Glaciers, suns of silver, nacreous waves, skies of embers!
Hideous strands at the end of brown gulfs
Where giant serpents devoured by bedbugs
Fall down from gnarled trees with black scent!
I should have liked to show children those sunfish
Of the blue wave, the fish of gold, the singing fish.
—Foam of flowers rocked my drifting
And ineffable winds winged me at times.
At times a martyr weary of poles and zones,
The sea, whose sob created my gentle roll,
Brought up to me her dark flowers with yellow suckers
And I remained, like a woman on her knees…
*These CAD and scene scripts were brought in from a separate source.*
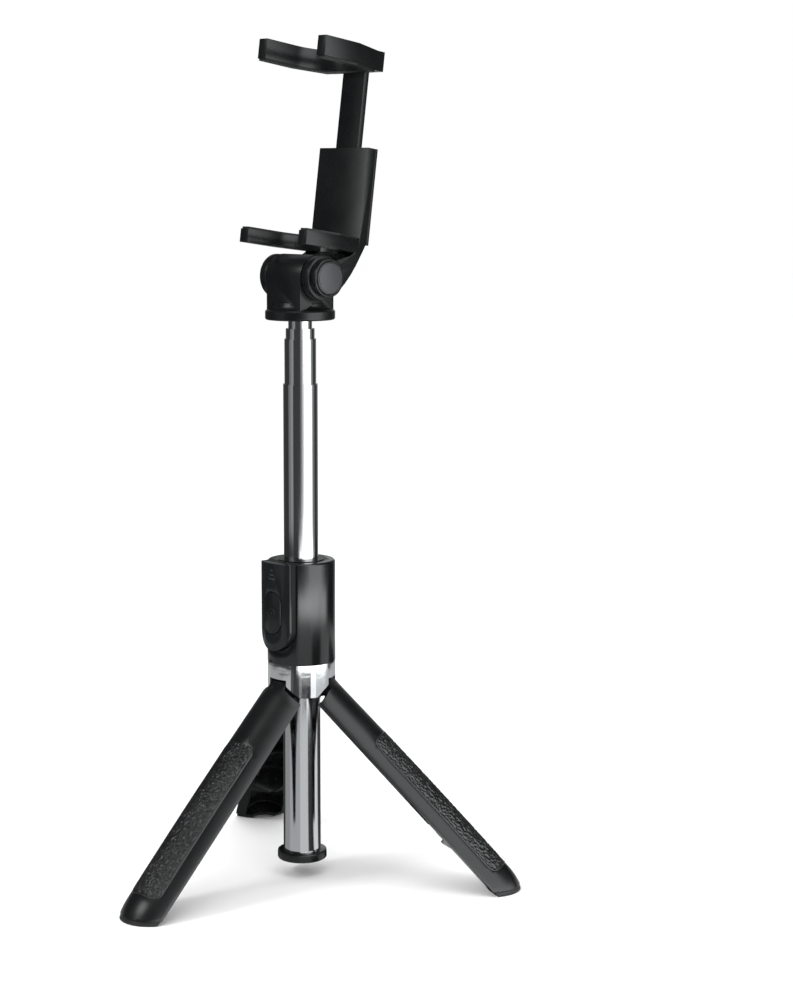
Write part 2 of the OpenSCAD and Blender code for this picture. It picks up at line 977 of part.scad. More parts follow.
module remote_back() {
    color(black)
        difference() {
            front_prism(remote_back_y, remote_split)
                remote_outline(0, 0);
            front_prism(remote_back_y + 1, remote_split + 1)
                remote_outline(-1.2, -1.2);
            translate([0, -remote_back_y, cell_z])
                rotate([90, 0, 0])
                    cylinder(d = door_d + 0.2, h = 4, center = true);
        }
}

module remote_face() {
    color(black)
        difference() {
            intersection() {
                front_prism(remote_split, remote_front + 1)
                    remote_outline(0, 0);
                front_crown(0);
            }
            front_prism(remote_split - 1, remote_front - 2.5)
                remote_outline(-1.8, -1.8);
            front_prism(0, 40)
                translate([0, button_z])
                    pill(button_w + 2 * gap, button_h + 2 * gap);
            led_slots(0);
        }
}

// The three slim windows of the indicator, each wider than the one above
module led_slots(inset) {
    for (k = [0:2])
        front_prism(remote_split, remote_front + 2)
            translate([0, remote_top - 3.6 - 2 * k])
                square([2 + 1.4 * k - 2 * inset, 0.7 - 2 * inset], center = true);
}

module led_bars() {
    color([0.7, 0.72, 0.75])
        intersection() {
            front_prism(remote_front - 2.5, remote_front + 1)
                translate([0, remote_top - 5.6])
                    square([7, 6], center = true);
            led_slots(0.02);
            front_crown(-0.1);
        }
}

module remote_button() {
    color(black)
        union() {
            intersection() {
                front_prism(remote_front - 3.4, remote_front + 1)
                    translate([0, button_z])
                        pill(button_w, button_h);
                front_crown(0.4);
            }
            front_prism(remote_front - 3.4, remote_front - 2.8)
                translate([0, button_z])
                    pill(button_w + 2, button_h + 2);
        }
}

module remote_pcb() {
    color([0.05, 0.25, 0.12])
        front_prism(remote_back_y + 3, remote_back_y + 3.8)
            remote_outline(-1.5, -1.5);
}

module dome_switch() {
    color(steel)
        front_prism(remote_back_y + 3.8, remote_front - 3.4 - press - 0.1)
            translate([0, button_z])
                circle(r = 3);
}

module remote_cell() {
    color(steel)
        front_prism(remote_back_y + 1.1, remote_back_y + 1.1 + cell_t)
            translate([0, cell_z])
                circle(d = cell_d);
}

module battery_door() {
    color(black)
        difference() {
            front_prism(remote_back_y + 0.05, remote_back_y + 1.05)
                translate([0, cell_z])
                    circle(d = door_d);
            front_prism(remote_back_y - 1, remote_back_y + 0.5)
                translate([0, cell_z])
                    square([9, 1.4], center = true);
        }
}

end_cap();
base_tube();
leg_hub();
collar();
handle_core();
handle_shell();
handle_bush();
leg_pin(0);  // leg_pin_1
leg_pin(1);  // leg_pin_2
leg_pin(2);  // leg_pin_3
leg_shell(0);  // leg_shell_1
leg_shell(1);  // leg_shell_2
leg_shell(2);  // leg_shell_3
leg_grip(0);  // leg_grip_1
leg_grip(1);  // leg_grip_2
leg_grip(2);  // leg_grip_3
leg_foot(0);  // leg_foot_1
leg_foot(1);  // leg_foot_2
leg_foot(2);  // leg_foot_3
tube(1);  // tube_1
tube(2);  // tube_2
tube(3);  // tube_3
tube(4);  // tube_4
glide(1);  // glide_1
glide(2);  // glide_2
glide(3);  // glide_3
glide(4);  // glide_4
swivel_plug();
head_base();
hinge_bolt();
hinge_nut();
hinge_washers();
hinge_ring();
hinge_cap();
hinge_cover();
clamp_bracket();
clamp_back_cover();
clamp_screws();
guide_rods();
clamp_springs();
lower_jaw_pad();
upper_jaw();
upper_jaw_pad();
remote_back();
remote_face();
remote_button();
remote_pcb();
remote_cell();
battery_door();
dome_switch();
led_bars();
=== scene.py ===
# %% [markdown]
# A telescoping selfie stick stands on three folding legs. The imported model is
# loaded first and never changed: it says where every part sits and what moves.
# Everything made here is a better-looking skin for one of its parts, a mark moulded
# into one, or a finish.

# %% Load the frame
import json
import math

import bpy
import numpy as np
from mathutils import Matrix, Vector


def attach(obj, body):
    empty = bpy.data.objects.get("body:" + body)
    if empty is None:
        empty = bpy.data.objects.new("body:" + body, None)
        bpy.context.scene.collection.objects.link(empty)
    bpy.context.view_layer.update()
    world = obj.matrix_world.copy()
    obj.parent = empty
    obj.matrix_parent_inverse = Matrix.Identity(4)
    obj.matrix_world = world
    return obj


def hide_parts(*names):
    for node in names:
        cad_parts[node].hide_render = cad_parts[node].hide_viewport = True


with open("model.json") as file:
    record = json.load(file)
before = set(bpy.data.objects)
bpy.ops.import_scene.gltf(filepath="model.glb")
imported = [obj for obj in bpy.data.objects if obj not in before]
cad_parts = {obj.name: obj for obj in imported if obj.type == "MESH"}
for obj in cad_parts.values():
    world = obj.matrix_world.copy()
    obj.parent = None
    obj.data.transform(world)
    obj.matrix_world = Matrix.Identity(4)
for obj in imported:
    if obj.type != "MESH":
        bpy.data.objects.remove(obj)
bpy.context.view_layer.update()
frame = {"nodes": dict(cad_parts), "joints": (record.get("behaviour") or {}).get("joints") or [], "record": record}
nodes = frame["nodes"]
MM = 0.001

# %% [markdown]
# The driving places come from the frame: each leg's hinge from its joint, and the
# spread from the joint's range. The tube axis is the Z axis. Nothing is typed
# twice, so a change of size in the model carries through.

# %% Places taken from the frame
joints = {joint["name"]: joint for joint in frame["joints"]}
LEG_HINGES = [Vector(joints[f"leg_{n}_fold"]["pos_m"]) for n in (1, 2, 3)]
LEG_TURNS = [math.atan2(hinge.y, hinge.x) for hinge in LEG_HINGES]
HINGE_R = math.hypot(LEG_HINGES[0].x, LEG_HINGES[0].y)
PIVOT_Z = LEG_HINGES[0].z
SPLAY = math.radians(joints["leg_1_fold"]["range_deg"][1])
print("legs spread", round(math.degrees(SPLAY), 1), "degrees, hinges",
      round(HINGE_R / MM, 1), "mm from the axis and", round(PIVOT_Z / MM, 1), "mm up")

# %% [markdown]
# The camera stands a little over a metre away, an eighth of a turn to the right
# of the remote, level with the clamp and looking slightly down. A long lens keeps
# the tubes straight, as a maker's catalogue shows them.

# %% Camera
CAMERA_PLACE = (0.7929, -0.7260, 0.345)
CAMERA_YAW = math.radians(45.03)
CAMERA_PITCH = math.radians(6.31)
CAMERA_ROLL = math.radians(0.04)
camera_data = bpy.data.cameras.new("camera")
camera_data.lens = 79.85
camera_data.sensor_width = 36
camera_data.shift_y = -0.08
camera_data.clip_start = 0.01
camera_data.clip_end = 20
camera = bpy.data.objects.new("camera", camera_data)
bpy.context.scene.collection.objects.link(camera)
camera.matrix_world = (
    Matrix.Translation(CAMERA_PLACE)
    @ Matrix.Rotation(CAMERA_YAW, 4, "Z")
    @ Matrix.Rotation(math.pi / 2 - CAMERA_PITCH, 4, "X")
    @ Matrix.Rotation(CAMERA_ROLL, 4, "Z")
)
bpy.context.scene.camera = camera
print("camera", round(math.degrees(CAMERA_PITCH), 2), "degrees below level")

# %% [markdown]
# Bright metal shows only what stands round it, so the studio matters as much as
# the finish. The stick stands in a tent of upright panels. Only reflections see
# the panels: the bright ones draw the white bands on the tubes and the broad soft
# light on the handle, and the dark ones keep black plastic black.

# %% Glowing panels
TENT_R = 0.35
TENT_PANELS = 120
CAMERA_SIDE = -45  # degrees from +X round to the side the camera looks from


def emission_material(name, strength):
    material = bpy.data.materials.new(name)
    material.use_nodes = True
    tree = material.node_tree
    tree.nodes.clear()
    glow = tree.nodes.new("ShaderNodeEmission")
    out = tree.nodes.new("ShaderNodeOutputMaterial")
    glow.inputs["Color"].default_value = (0.97, 0.99, 1.0, 1)
    glow.inputs["Strength"].default_value = strength
    tree.links.new(glow.outputs["Emission"], out.inputs["Surface"])
    return material


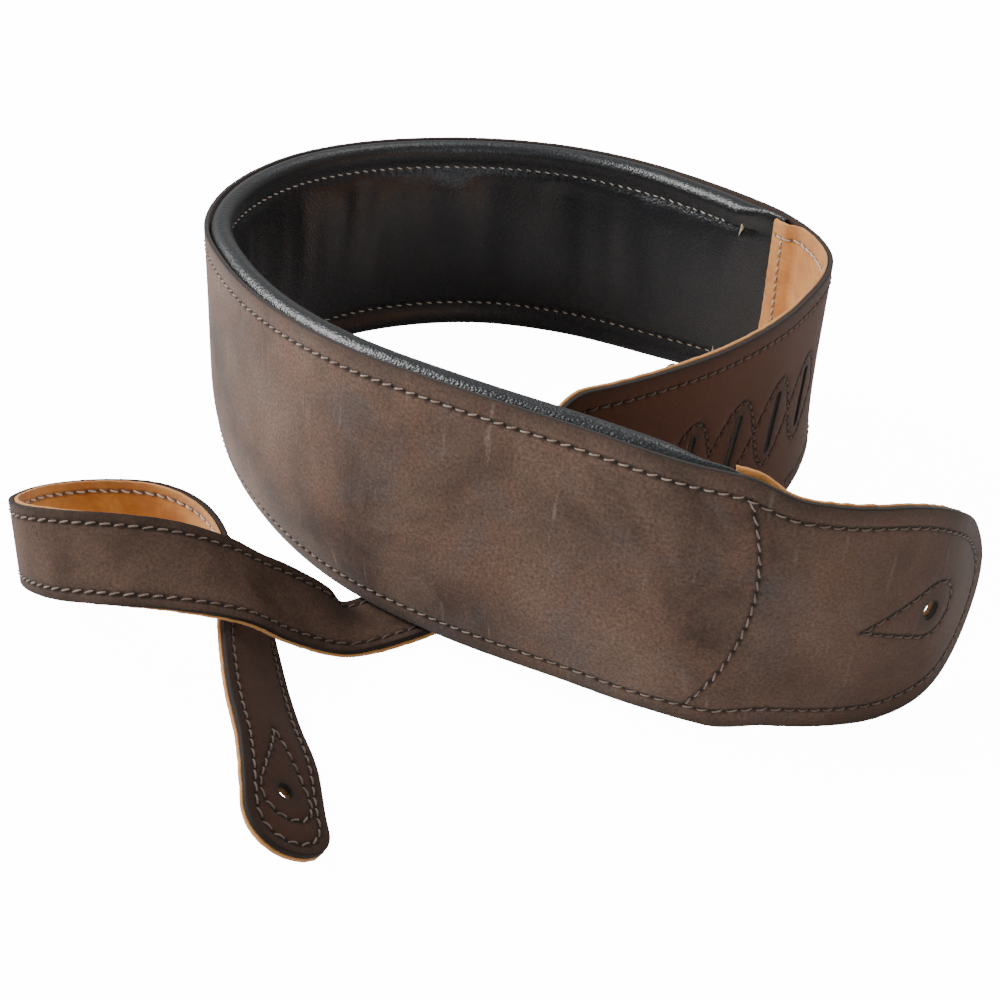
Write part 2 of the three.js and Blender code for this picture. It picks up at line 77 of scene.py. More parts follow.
# ---- Routes: distance along, middle of the brown face (x, y, z), and the lean of the top in degrees ----
BAND_ROUTE = [
    (0.005, 0.173, -0.064, 0.053, -4), (0.047, 0.151, -0.099, 0.051, 2),
    (0.094, 0.11, -0.121, 0.051, 3), (0.142, 0.063, -0.119, 0.0525, -2.5),
    (0.189, 0.019, -0.1, 0.055, -5), (0.237, -0.023, -0.078, 0.0564, -6),
    (0.284, -0.061, -0.05, 0.0562, -4.6), (0.332, -0.091, -0.013, 0.0542, -2.5),
    (0.379, -0.113, 0.029, 0.053, -1), (0.426, -0.126, 0.074, 0.052, 0),
    (0.474, -0.124, 0.122, 0.0515, -3), (0.521, -0.104, 0.164, 0.0515, -6.5),
    (0.569, -0.068, 0.194, 0.0512, -9.5), (0.616, -0.022, 0.207, 0.0512, -11),
    (0.664, 0.024, 0.201, 0.0512, -10.5), (0.711, 0.067, 0.181, 0.0512, -10.5),
    (0.758, 0.104, 0.151, 0.0525, -14), (0.806, 0.127, 0.111, 0.0535, -11),
    (0.853, 0.129, 0.064, 0.053, 1), (0.901, 0.11, 0.021, 0.052, 5), (0.948, 0.079, -0.015, 0.052, 10),
    (0.996, 0.044, -0.047, 0.052, 9), (1.043, 0.007, -0.077, 0.052, 2),
]
TAIL_ROUTE = [
    (-0.149, 0.0655, -0.0265, 0.0925, 9), (-0.145, 0.0633, -0.0269, 0.089, 9),
    (-0.129, 0.0563, -0.028, 0.075, 9), (-0.114, 0.0499, -0.0312, 0.0615, 7),
    (-0.101, 0.0487, -0.0409, 0.053, 6), (-0.084, 0.0425, -0.0571, 0.052, 5),
    (-0.066, 0.0246, -0.0604, 0.0505, 4), (-0.055, 0.0175, -0.0535, 0.047, -3),
    (-0.039, 0.007, -0.0485, 0.036, -22), (-0.0195, -0.006, -0.046, 0.021, -52),
    (-0.002, -0.02, -0.049, 0.0085, -78), (0.011, -0.031, -0.056, 0.0042, -89),
    (0.022, -0.0405, -0.063, 0.0041, -89.5), (0.033, -0.05, -0.0695, 0.0049, -88),
    (0.045, -0.0595, -0.0745, 0.0105, -68), (0.067, -0.075, -0.083, 0.023, -58),
    (0.09, -0.09, -0.092, 0.0365, -59), (0.113, -0.1095, -0.0985, 0.045, -50),
    (0.136, -0.132, -0.099, 0.0465, -37), (0.158, -0.153, -0.092, 0.0425, -20),
    (0.181, -0.169, -0.078, 0.036, -3), (0.204, -0.176, -0.058, 0.028, 5),
    (0.226, -0.17, -0.038, 0.0213, 12), (0.249, -0.153, -0.024, 0.0168, 14),
    (0.272, -0.131, -0.022, 0.0162, 7), (0.294, -0.111, -0.031, 0.0165, -6),
    (0.317, -0.097, -0.049, 0.0165, -15), (0.34, -0.089, -0.07, 0.0163, -26),
    (0.362, -0.085, -0.092, 0.0152, -37), (0.385, -0.08, -0.114, 0.0148, -42),
    (0.408, -0.074, -0.136, 0.0142, -47), (0.43, -0.067, -0.157, 0.014, -51),
    (0.453, -0.062, -0.18, 0.0132, -53), (0.476, -0.057, -0.203, 0.0113, -60),
]


def smooth(a, b, x):
    t = np.clip((np.asarray(x, float) - a) / (b - a), 0, 1)
    return t * t * (3 - 2 * t)


class Ribbon:
    """The frame of a strip's brown face at any distance along it."""

    def __init__(self, route):
        table = np.array(route)
        self.distance, values = table[:, 0], table[:, 1:]
        self.values = np.vstack([2 * values[0] - values[1], values, 2 * values[-1] - values[-2]])

    def at(self, s):
        s = np.asarray(s, float)
        i = np.clip(np.searchsorted(self.distance, s, side="right") - 1, 0, len(self.distance) - 2)
        t = ((s - self.distance[i]) / (self.distance[i + 1] - self.distance[i]))[:, None]
        before, start, end, after = (self.values[i + k] for k in range(4))
        leave, arrive = (end - before) / 2, (after - start) / 2
        cubic, square = 2 * (start - end) + leave + arrive, 3 * (end - start) - 2 * leave - arrive
        value = ((cubic * t + square) * t + leave) * t + start
        slope = (3 * cubic * t + 2 * square) * t + leave
        along = slope[:, :3] / np.linalg.norm(slope[:, :3], axis=1)[:, None]
        upright = np.array([0, 0, 1.0]) - along * along[:, 2:3]
        upright /= np.linalg.norm(upright, axis=1)[:, None]
        lean = np.radians(value[:, 3:4])
        width = upright * np.cos(lean) + np.cross(upright, along) * np.sin(lean)
        return value[:, :3], width, np.cross(width, along)

    def lay(self, s, w, n):
        """Points of the flat pattern at height n over the brown face, in the part's frame."""
        middle, width, out = self.at(s)
        return middle + width * np.asarray(w)[:, None] + out * np.asarray(n)[:, None] + ORIGIN


band = Ribbon(BAND_ROUTE)
tail = Ribbon(TAIL_ROUTE)


def waves(s, w, seed, size, amount):
    """Gentle, seeded unevenness with features of about the given size."""
    rng = np.random.default_rng(seed)
    total = np.zeros(len(s))
    for _ in range(7):
        direction, phase = rng.uniform(0, math.tau, 2)
        length = size * rng.uniform(0.7, 1.8)
        total += np.sin((s * math.cos(direction) + w * math.sin(direction)) * math.tau / length + phase)
    return amount * total / 7


def band_relief(s, w):
    """The padded front's lower edge turns under, and the whole band is slightly uneven."""
    share = smooth(0.104, 0.154, s) * (1 - smooth(0.34, 0.5, s))
    under = -8 * MM * share * np.clip((-w - 0.014) / 0.036, 0, 1.1) ** 2
    return under + waves(s, w, 3, 0.09, 0.5 * MM)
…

Resembling an island tossing on my sides the quarrels
And droppings of noisy birds with yellow eyes
And I sailed on, when through my fragile ropes
Drowned men sank backward to sleep!
Now I, a boat lost in the foliage of caves,
Thrown by the storm into the birdless air
I whose water-drunk carcass would not have been rescued
By the Monitors and the Hanseatic sailboats;
Free, smoking, topped with violet fog,
I who pierced the reddening sky like a wall,
Bearing, delicious jam for good poets
Lichens of sunlight and mucus of azure,
Who ran, spotted with small electric moons,
A wild plank, escorted by black seahorses,
When Julys beat down with blows of cudgels
The ultramarine skies with burning funnels;
I, who trembled, hearing at fifty leagues off
The moaning of the Behemoths in heat and the thick Maelstroms,
Eternal spinner of the blue immobility
I miss Europe with its ancient parapets!
I have seen sidereal archipelagos! and islands
Whose delirious skies are open to the sea-wanderer:
—Is it in these bottomless nights that you sleep and exile yourself,
Million golden birds, o future Vigor? –
But, in truth, I have wept too much! Dawns are heartbreaking.
Every moon is atrocious and every sun bitter.
Acrid love has swollen me with intoxicating torpor
O let my keel burst! O let me go into the sea!
If I want a water of Europe, it is the black
Cold puddle where in the sweet-smelling twilight
A squatting child full of sadness releases
A boat as fragile as a May butterfly.
No longer can I, bathed in your languor, o waves,
Follow in the wake of the cotton boats,
Nor cross through the pride of flags and flames,
Nor swim under the terrible eyes of prison ships.